── RECORDS FOR THIS EXERCISE

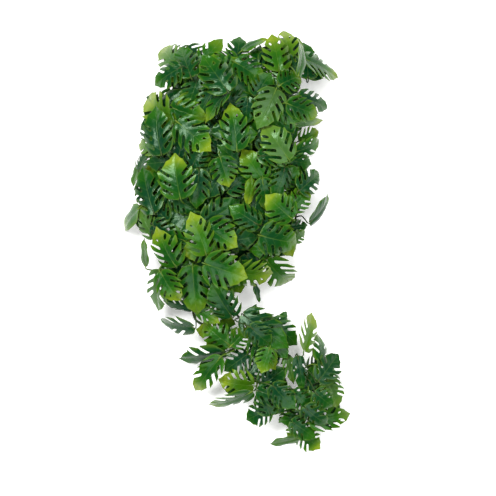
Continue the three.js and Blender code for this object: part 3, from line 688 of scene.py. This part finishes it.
def route_petiole(leaf):
    along, left, out = leaf_axes(leaf)
    trail = leaf["stem"]["trail"]
    base = leaf["base"]
    gaps = [math.hypot(p[0] - base[0], p[1] - base[1]) for p in trail]
    nearest = gaps.index(min(gaps))
    notch = blade_points(leaf, np.array([notch_place]), np.array([0.0]), np.array([0.0]))[0]
    before = notch - along * petiole_approach - out * petiole_approach * approach_dip
    before[2] = max(before[2], petiole_half + floor_gap)
    best = None
    for back in petiole_starts:
        root = trail[int(clamp(nearest - back, first_root, len(trail) - 1))]
        for bow_x, bow_y in petiole_bows:
            middle = (root + before) / 2 + np.array([bow_x, bow_y, petiole_rise])
            middle[2] = max(middle[2], petiole_half + floor_gap)
            chain = [notch] + ([before] if leaf["layer"] > 1 else [])
            chain += ([middle] if bow_x or bow_y else []) + [root]
            points = along_chain(chain, petiole_step)
            weight = crossings(points[end_points:-end_points], leaf["stem"])
            weight += bow_cost * math.hypot(bow_x, bow_y)
            weight += start_cost * back
            if best is None or weight < best[0]:
                best = (weight, chain, points)
    leaf["petiole"] = best[1]
    take_room(best[2], leaf["stem"], True)


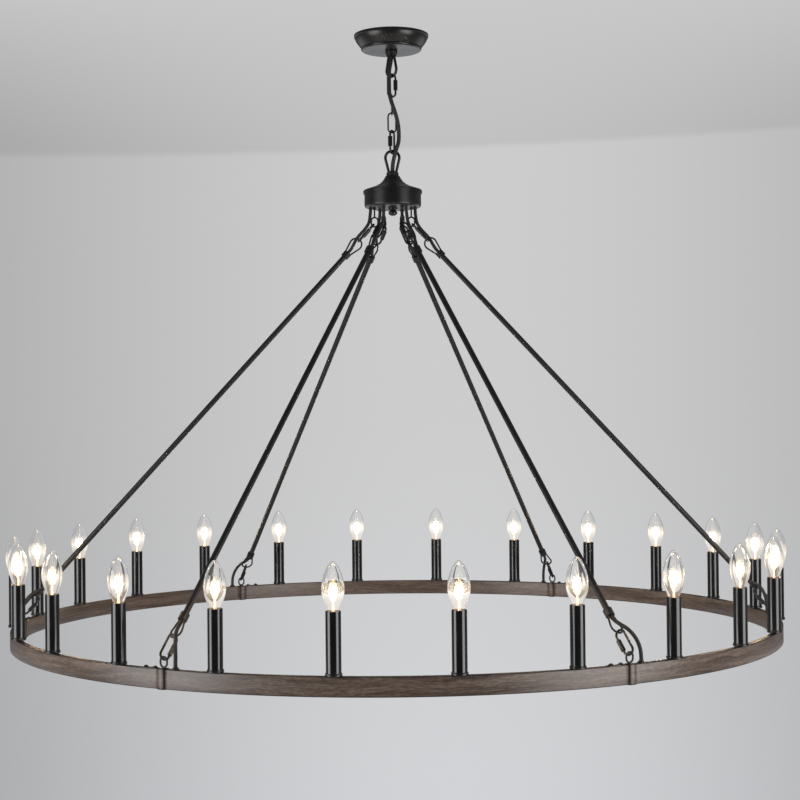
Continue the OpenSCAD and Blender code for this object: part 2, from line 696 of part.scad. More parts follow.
// An eye on a riveted shank, across the rod's pull
module joint_eyes() {
    bottom = ring_top_z + band_wall;
    tail = ring_top_z - ring_wall - 1.6;
    color(metal) for (i = [0 : rod_count - 1]) at_rod(i) translate([ring_r, 0, 0]) {
        translate([0, 0, bottom + eye_h / 2]) rotate([0, 0, 90]) wire_link(eye_h, eye_w, eye_wire);
        translate([0, 0, tail]) cylinder(h = bottom + eye_wire / 2 - tail, d = eye_wire);
        translate([0, 0, tail]) cylinder(h = 1.5, d = eye_wire + 3.2);
    }
}

module joint_screws() {
    plate_len = screw_far - screw_near + 12;
    r = screw_head_d / 2;
    bulge = (r * r + screw_head_h * screw_head_h) / (2 * screw_head_h);
    color(metal) for (i = [0 : rod_count - 1]) at_rod(i) {
        for (a = [screw_near, screw_far]) along_ring(-a) {
            translate([0, 0, plate_t]) intersection() {
                translate([0, 0, screw_head_h - bulge]) sphere(r = bulge);
                cylinder(h = screw_head_h + 1, r = r);
            }
            translate([0, 0, plate_t - screw_len]) cylinder(h = screw_len + 0.5, d = screw_d);
        }
        along_ring(-(screw_near + screw_far) / 2) difference() {
            translate([-ring_w / 2 + 1.5, -plate_len / 2, 0]) cube([ring_w - 3, plate_len, plate_t]);
            for (a = [-1, 1]) translate([0, a * (screw_far - screw_near) / 2, -1]) cylinder(h = plate_t + 2, d = screw_d + 8 * fit);
        }
    }
}

module cable_glands() {
    neck = gland_neck_d;
    foot = gland_foot_d;
    color(metal) for (i = [0 : rod_count - 1]) at_rod(i) translate([ring_r, gland_along, ring_top_z]) difference() {
        union() {
            rotate_extrude() polygon(concat([[0, 0], [foot / 2, 0], [foot / 2, 1]],
                bezier([foot / 2 - 0.6, 1.4], [neck / 2 + 0.6, 1.6], [neck / 2, 2], [neck / 2, gland_h - 0.6], 5),
                [[neck / 2 - 0.6, gland_h], [0, gland_h]]));
            translate([0, 0, -ring_wall - 3]) cylinder(h = ring_wall + 4, d = neck);
        }
        translate([0, 0, -ring_wall - 4]) cylinder(h = gland_h + ring_wall + 5, d = rod_cord_d + 2 * fit);
    }
}

module candle_cups() {
    inner = sleeve_d / 2 + fit;
    outer = inner + cup_wall;
    color(metal) at_lights() rotate_extrude() polygon([[holder_nipple_d / 2 + fit, 0], [outer - 1, 0], [outer, 1.1], [outer, cup_h - 1.6],
        [outer - 0.7, cup_h], [inner, cup_h], [inner, cup_floor], [holder_nipple_d / 2 + fit, cup_floor]]);
}

module candle_sleeves() {
    color(metal) at_lights() translate([0, 0, cup_floor]) tube(sleeve_d, sleeve_d - 2 * sleeve_wall, sleeve_top - cup_floor);
}

// A screw shell on a strap, which stands on the nut of its threaded nipple
module lamp_holders() {
    nut_t = 2;
    floor_t = 2;
    contact = 2;
    base_bottom = sleeve_top - glass_sink - base_len - contact;
    shell_z = base_bottom - floor_t;
    color("ivory") at_lights() {
        difference() {
            union() {
                translate([0, 0, -ring_wall - 4]) cylinder(h = ring_wall + 4 + cup_floor + 0.5, d = holder_nipple_d);
                translate([0, 0, cup_floor]) cylinder(h = nut_t, d = holder_nipple_d + 5);
            }
            translate([0, 0, -ring_wall - 5]) cylinder(h = ring_wall + cup_floor + 8, d = 5);
        }
        translate([-strap_w / 2, 5 / 2 + 0.4, cup_floor + nut_t - 0.5]) cube([strap_w, strap_t, shell_z - cup_floor - nut_t + 1]);
        translate([0, 0, shell_z]) difference() {
            cylinder(h = holder_len, d = holder_d);
            translate([0, 0, floor_t]) cylinder(h = holder_len, d = base_d + 0.8);
        }
    }
}

module bulb_bases() {
    contact = 2;
    color("gold") at_lights() translate([0, 0, sleeve_top - glass_sink]) {
        translate([0, 0, -base_len]) cylinder(h = base_len, d = base_d);
        translate([0, 0, -base_len - contact + fit]) cylinder(h = contact, d = 4);
        translate([0, 0, -1.5]) cylinder(h = 1.5, d = glass_neck_d);
    }
}

// The bulb's outline above its neck, drawn in by a wall, from the sleeve's top
function glass_side(inset) = let (r = bulb_d / 2 - inset, n = glass_neck_d / 2 - inset, top = bulb_h - inset)
    concat(bezier([n, -glass_sink], [n + 1.5, bulb_wide_h * 0.1], [r, bulb_wide_h * 0.5], [r, bulb_wide_h], 8),
        [for (p = bezier([r, bulb_wide_h], [r, bulb_wide_h + (top - bulb_wide_h) * 0.5], [6.5, top], [0, top], 10)) if (p[1] > bulb_wide_h) p]);

module bulb_glasses() {
    outer = glass_side(0);
    inner = glass_side(glass_wall);
    color([1, 0.9, 0.75, 0.35]) at_lights() translate([0, 0, sleeve_top]) rotate_extrude()
        polygon(concat(outer, [for (i = [len(inner) - 1 : -1 : 0]) inner[i]]));
}

// The glass stem with its four glowing sticks
module bulb_filaments() {
    stem_h = 27;
    color("orange") at_lights() translate([0, 0, sleeve_top - glass_sink]) {
        cylinder(h = stem_h, d1 = 7, d2 = 3.6);
        for (a = [45 : 90 : 315]) rotate([0, 0, a]) bar([1.2, 0, stem_h - 1.5], [5, 0, stem_h + stick_len], 1.7);
    }
}

canopy();
crossbar();
crossbar_nut();
canopy_nipple();
canopy_collar();
canopy_loop();
top_quick_link();
upper_chain_link();
lower_chain_link();
bottom_quick_link();
for (n = [1 : 5]) power_cord(n);
hub_loop();
hub_collar();
hub_lid();
hub_drum();
hub_stem();
hub_finial();
hub_hooks();
hub_hook_nuts();
hub_bushings();
wire_connectors();
ring_segments();
joint_bands();
joint_eyes();
joint_screws();
cable_glands();
candle_cups();
candle_sleeves();
lamp_holders();
bulb_bases();
bulb_glasses();
bulb_filaments();
for (i = [0 : rod_count - 1]) {
    rod_tube(i);
    rod_bails(i);
    rod_quick_links(i);
    rod_cord(i);
}
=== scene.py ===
"""Looks of the wagon wheel chandelier: a wood-printed ring with candle lights, six rods and a chain."""

import json
import math

import bmesh
import bpy
from mathutils import Matrix, Vector

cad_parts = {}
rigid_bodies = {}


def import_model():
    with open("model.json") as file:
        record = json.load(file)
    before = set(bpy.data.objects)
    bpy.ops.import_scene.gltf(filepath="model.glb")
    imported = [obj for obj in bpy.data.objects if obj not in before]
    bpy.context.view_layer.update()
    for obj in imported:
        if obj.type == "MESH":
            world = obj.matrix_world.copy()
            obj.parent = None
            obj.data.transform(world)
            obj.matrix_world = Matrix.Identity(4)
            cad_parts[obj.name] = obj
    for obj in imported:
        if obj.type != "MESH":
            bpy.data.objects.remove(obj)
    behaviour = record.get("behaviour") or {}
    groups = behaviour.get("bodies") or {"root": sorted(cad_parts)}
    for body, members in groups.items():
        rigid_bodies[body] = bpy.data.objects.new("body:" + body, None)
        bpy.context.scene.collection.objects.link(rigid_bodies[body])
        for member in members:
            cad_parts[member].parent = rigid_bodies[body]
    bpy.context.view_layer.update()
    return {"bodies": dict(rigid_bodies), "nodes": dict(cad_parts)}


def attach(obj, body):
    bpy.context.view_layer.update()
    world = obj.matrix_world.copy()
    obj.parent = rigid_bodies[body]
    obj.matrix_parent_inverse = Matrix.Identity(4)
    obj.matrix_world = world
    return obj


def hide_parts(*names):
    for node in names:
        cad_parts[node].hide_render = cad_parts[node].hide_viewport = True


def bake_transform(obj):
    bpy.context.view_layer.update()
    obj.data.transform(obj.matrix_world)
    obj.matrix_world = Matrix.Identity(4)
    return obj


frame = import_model()
scene = bpy.context.scene
scene.view_settings.view_transform = "Standard"

# ---- Camera ----
# It stands level with the tips of the bulbs, a little over three metres from the axis, and leans
# less than half a degree, as the photograph's camera did.
camera_place = (0.0044, -3.257, -0.7755)
turned_left, tipped_up, rolled = -0.0019, 0.01225, -0.0099
cam_data = bpy.data.cameras.new("camera")
cam_data.sensor_width = 36
cam_data.lens = 72.87
camera = bpy.data.objects.new("camera", cam_data)
scene.collection.objects.link(camera)
camera.matrix_world = (
    Matrix.Translation(camera_place)
    @ Matrix.Rotation(turned_left, 4, "Z")
    @ Matrix.Rotation(math.pi / 2 + tipped_up, 4, "X")
    @ Matrix.Rotation(rolled, 4, "Z")
)
scene.camera = camera

# ---- Cord jacket ----
# The round black cord has a fine braided jacket of two strands that cross. It is drawn from the
# tube's own coordinates: U once round it, and V along it, counted in diameters.


def new_material(name):
    material = bpy.data.materials.new(name)
    material.use_nodes = True
    return material.node_tree, material.node_tree.nodes["Principled BSDF"], material


def add(tree, kind, *values, **settings):
    """A shader node whose inputs take the values in order: numbers, colours or another node's output."""
    made = tree.nodes.new("ShaderNode" + kind)
    for name, setting in settings.items():
        setattr(made, name, setting)
    plug(tree, made, dict(enumerate(values)))
    return made


def plug(tree, made, values):
    """Sets or links a node's inputs, given by name or by number."""
    for socket, value in values.items():
        if value is None:
            continue
        if isinstance(value, bpy.types.NodeSocket):
            tree.links.new(value, made.inputs[socket])
        else:
            made.inputs[socket].default_value = value


def calc(tree, operation, *values, clamp=False):
    return add(tree, "Math", *values, operation=operation, use_clamp=clamp).outputs[0]


def ramp(tree, factor, *stops):
    """Colours along a factor: each stop is its place and its colour or its grey."""
    made = add(tree, "ValToRGB", factor)
    elements = made.color_ramp.elements
    while len(elements) < len(stops):
        elements.new(0.5)
    for element, (place, colour) in zip(elements, stops):
        element.position = place
        element.color = (*colour, 1) if isinstance(colour, tuple) else (colour, colour, colour, 1)
    return made.outputs[0]


tree, shader, cord_jacket = new_material("braided_cord_jacket")
strands_round, strands_along = 8, 3
tube_place = add(tree, "SeparateXYZ", add(tree, "TexCoord").outputs["UV"])
around = calc(tree, "MULTIPLY", tube_place.outputs[0], 2 * math.pi * strands_round)
along = calc(tree, "MULTIPLY", tube_place.outputs[1], 2 * math.pi * strands_along)
left_strand = calc(tree, "SINE", calc(tree, "ADD", around, along))
right_strand = calc(tree, "SINE", calc(tree, "SUBTRACT", around, along))
braid = calc(tree, "MULTIPLY_ADD", calc(tree, "MAXIMUM", left_strand, right_strand), 0.5, 0.5)
plug(tree, shader, {
    "Base Color": ramp(tree, braid, (0.2, (0.006, 0.006, 0.007)), (0.9, (0.022, 0.022, 0.024))),
    "Normal": add(tree, "Bump", 0.5, 0.0002, None, braid).outputs[0],
    "Roughness": 0.62,
    "Specular IOR Level": 0.35,
})


def smooth_line(points, steps):
    """A smooth line through the points, with that many steps between each two."""
    chords = [b - a for a, b in zip(points, points[1:])]
    ways = [chord.normalized() for chord in chords]
    slopes = [ways[0]]
    for way, next_way, chord, next_chord in zip(ways, ways[1:], chords, chords[1:]):
        both = chord.length + next_chord.length
        slopes.append((way * next_chord.length + next_way * chord.length) / both)
    slopes.append(ways[-1])
    line = []
    for start, chord, leaving, arriving in zip(points, chords, slopes, slopes[1:]):
        for step in range(steps):
            t = step / steps
            bend = (t - 2 * t**2 + t**3) * leaving + (t**3 - t**2) * arriving
            line.append(start + (3 * t**2 - 2 * t**3) * chord + chord.length * bend)
    return [*line, points[-1]]


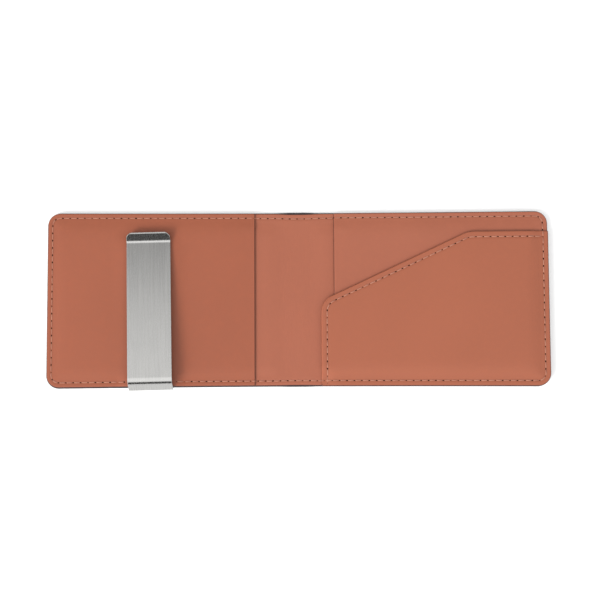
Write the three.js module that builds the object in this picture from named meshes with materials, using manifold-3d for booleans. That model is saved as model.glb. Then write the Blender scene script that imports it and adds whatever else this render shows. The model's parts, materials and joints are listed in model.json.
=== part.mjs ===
// A bifold wallet with a spring money clip, lying open with its inside up. Millimetres, +Z up.
// +X runs along the open wallet from the clip's cover to the pocket's cover, and +Y points away
// from the edge that the clip is pushed over. The origin is the middle of the spine's outer face,
// on the surface that the wallet lies on.
import * as THREE from "three";
import { mergeVertices } from "three/addons/utils/BufferGeometryUtils.js";
import Module from "manifold-3d";

const wasm = await Module();
wasm.setup();

// ---- Driving dimensions -------------------------------------------------------------------

// The open wallet.
const openWidth = 222;
const coverHeight = 78;
const cornerRadius = 5.8;
const spineWidth = 12.6; // between the two fold lines
const foldGap = 0.3; // left between the rigid stand-ins on each side of a fold line

// Leather, board and fabric thicknesses.
const shellThickness = 1.1;
const liningThickness = 0.8;
const boardThickness = 0.4;
const panelThickness = 0.9;
const fabricThickness = 0.2;
const hemThickness = 0.3;

// How the layers sit on each other.
const shellRim = 0.4; // the shell shows this much outside the layers that lie on it
const pocketRim = 0.15; // the card pocket is cut almost as large as the shell
const pocketGap = 0.3; // room left for cards and notes in an empty pocket
const layerGap = 0.3; // between leather pieces that lie side by side
const boardSetback = 3; // from the fold line
const boardClearance = 0.3; // round the edge of a board, in its lining
const liningWall = 0.4; // leather beside a board's edge
const pocketSeamMargin = 3.3; // stitched flat, from the shell's edge inwards

// The clip's panel and the slip panel end this far outside the fold lines, at the mouths of the
// pockets behind them.
const panelSetback = 12.6;
const slipSetback = 9.6;

// The card pocket: one straight side near the fold, a slanting mouth and a short level top.
const pocketSetback = 4; // from the fold line
const pocketTopDrop = 9.3; // below the top edge
const pocketLevelTop = 35.7; // from the right edge to where the slant starts
const pocketStraightSide = 38.1; // from the bottom edge to where the slant ends
const pocketUpperRadius = 12;
const pocketLowerRadius = 8;
const hemWidth = 5;

// Seams.
const stitchInset = 2.5; // from the shell's edge, or from the pocket's free edge
const threadWidth = 0.55;
const threadHeight = 0.22;
const grooveWidth = 1.15; // in the shell's outer face, where the lower thread lies
const grooveDepth = 0.3;
const threadRecess = 0.04; // the lower thread stays this far inside the outer face
const seamEndGap = 0.3;

// The clip: one strip of spring steel, bent round the bottom edge of its cover.
const clipWidth = 19.35;
const clipThickness = 0.7;
const clipFromEdge = 46.5; // the clip's middle at the bottom edge, from the left edge
const clipYaw = THREE.MathUtils.degToRad(1.2);
const clipBendRadius = 0.9; // centre line of the turn
const clipOverhang = 0.92; // how far the turn stands out past the shell's bottom edge
const clipFacetAngle = THREE.MathUtils.degToRad(60); // of the slanting face above the turn
const clipCreaseHeight = 4.8; // under the arm at the crease, above the panel
const clipCreaseRadius = 3;
const clipContactGap = 0.3; // under the contact line, where notes are held
const clipContactRadius = 1.6;
const clipTipDrop = 9.7; // from the top edge to the lip's tip
const clipLipReach = 3.6;
const clipLipRise = 2.8;
const clipLipCorner = 2.8;
const clipLegDrop = 16.25; // from the top edge to the end of the leg
const clipLegCorner = 4;
const clipSplitGap = 0.3; // between the two halves of the strip, where it flexes
const clipPlay = 0.05; // above and below the leg
const sleeveThickness = 0.3;
const sleeveSidePlay = 0.2;
const sleeveRoom = 0.15; // between the sleeve and the panel
const channelWall = 0.6; // leather beside the raised strip over the sleeve

// ---- Levels and places that follow --------------------------------------------------------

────

- **SHORT TASK**
In the records above, find each line with the word "follow" and copy it.

- **ANSWER TO THIS PROBLEM**
Continue the OpenSCAD and Blender code for this object: part 2, from line 696 of part.scad. More parts follow.
// ---- Levels and places that follow --------------------------------------------------------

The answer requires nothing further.